Las primeras colecciones que vi estaban en el aula principal de la escuela, se trataba de exponentes de las ciencias naturales. Las aves se conservaban en un armario de caoba y puertas de cristal, cuyas llaves habían desaparecido años atrás, de ahí que, cubiertas por la pátina del tiempo, apenas si atraían nuestra curiosidad, a pesar de haber allí un nido de tomeguines del pinar, ingenioso y perfecto.
A este rincón de nuestra casa de estudios se le daba el nombre de Museo, y fue el primero del que tuve noticias.
Fue un 28 de enero cuando visitamos los primeros museos verdaderos: la Fragua Martiana y la Casa Natal de José Martí.
Las distancias y aun el tiempo, cuando uno es pequeño, resultan indefinidamente mayores, y lo que hoy nos parece próximo, en aquellos días resultaba distante; por eso nuestra marcha, andando la ciudad –cada cual con la pequeña rosa blanca de papel en la mano–, convertíase en una animada excursión, a la sombra protectora de los portales, atravesando las calles y avenidas adoquinadas por las cuales aún se deslizaban sobre rieles de acero los tranvías, con el característico chisporroteo de sus troles.
Finalmente estábamos ante las piedras de las canteras de San Lázaro, leyendo las tarjas de piedras con los pensamientos del Apóstol, cruzando los pasadizos excavados en la peña viva hasta llegar al busto en que hallábase representado el Maestro, de forma serena y reflexiva.
Pero lo más interesante estaba en la casa adjunta, donde alguien con voz dulce y pausada nos explicó, en primer lugar, lo que quería decir la palabra fragua. Luego la vida de Martí niño, adolescente, cautivo y doliente en los trabajos forzados, en el lejano exilio y en los días de guerra y revolución.
En las urnas del Museo había muchas y muy pequeñas cosas que sin embargo recordamos después, cuando ansiosamente leímos las páginas de Manuel Isidro Méndez, de Hortensia Pichardo, de Emilio Roig, o de Gonzalo de Quesada, precisamente el señor que vestido de blanco nos había guiado, despertando en la delicada sensibilidad de los pequeños el temprano amor a la vida y a la obra del Apóstol.
Años después, llevando del brazo al anciano de carácter ríspido y prodigiosa memoria, le recordé que entre la multitud de niños de las escuelas de La Habana a los cuales él enseñó ese rincón tan significativo y trascendente de la Patria, me había encontrado cuando apenas levantaba unas pocas cuartas del suelo.
La segunda impresión, aún más fuerte, fue la casita de la antigua calle de Paula, sobre cuya fachada estaba la estrella solitaria señalando una fecha, el 28 de enero de 1853.

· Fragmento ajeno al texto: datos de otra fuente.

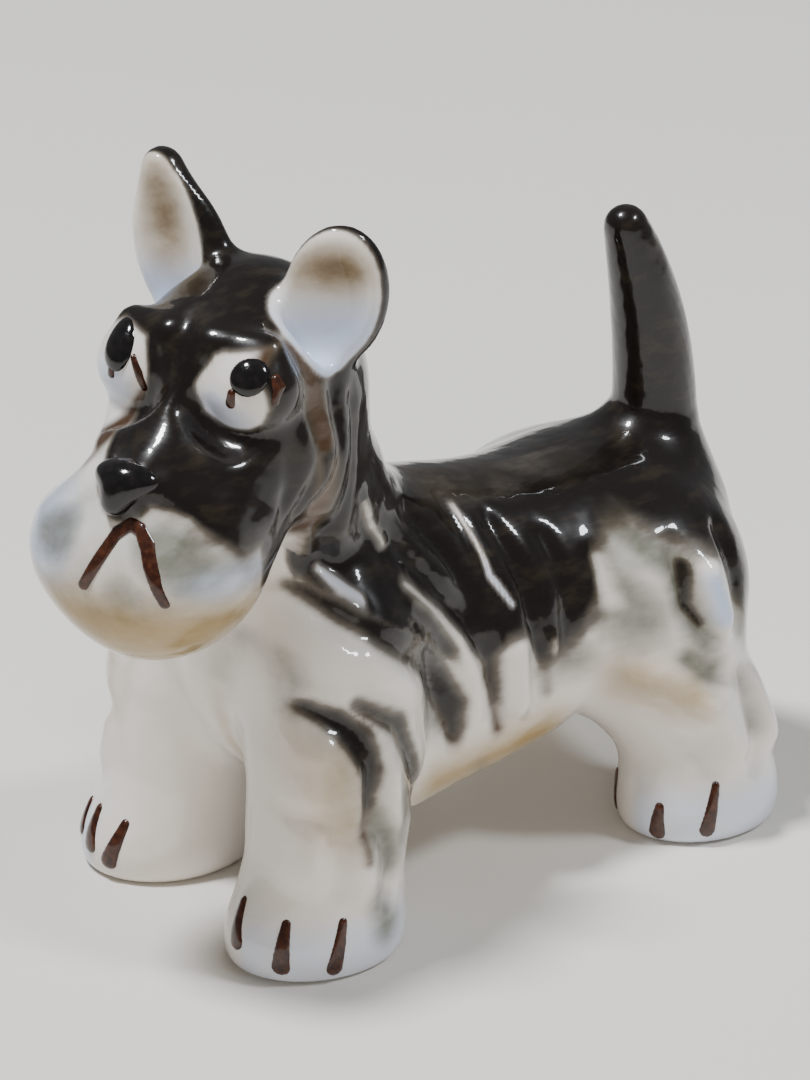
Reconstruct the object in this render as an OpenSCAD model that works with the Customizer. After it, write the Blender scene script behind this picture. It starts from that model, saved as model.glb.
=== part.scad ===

Cómo olvidar aquellas fotografías que el tiempo había amarillado, las maquetas de las tabaquerías de Tampa que en el momento de la explicación se iluminaban, dejando ver, tras las diminutas ventanas de sus aposentos, las mesas y aun los instrumentos de labor de los obreros.
Ascender a los aposentos superiores nos asombraba por su sencillez, de tal forma que resultaba para todos sorprendente que Martí hubiese venido al mundo en una habitación aún más pequeña que las de nuestros propios hogares, y queriéndonos llevar instintivamente nuestra impresión para siempre, poníamos furtivamente las manos sobre los escasos muebles, para deletrear luego un pensamiento colocado sobre el dintel de una ventana: «…Los niños son los que saben querer, […] los niños son la esperanza del mundo».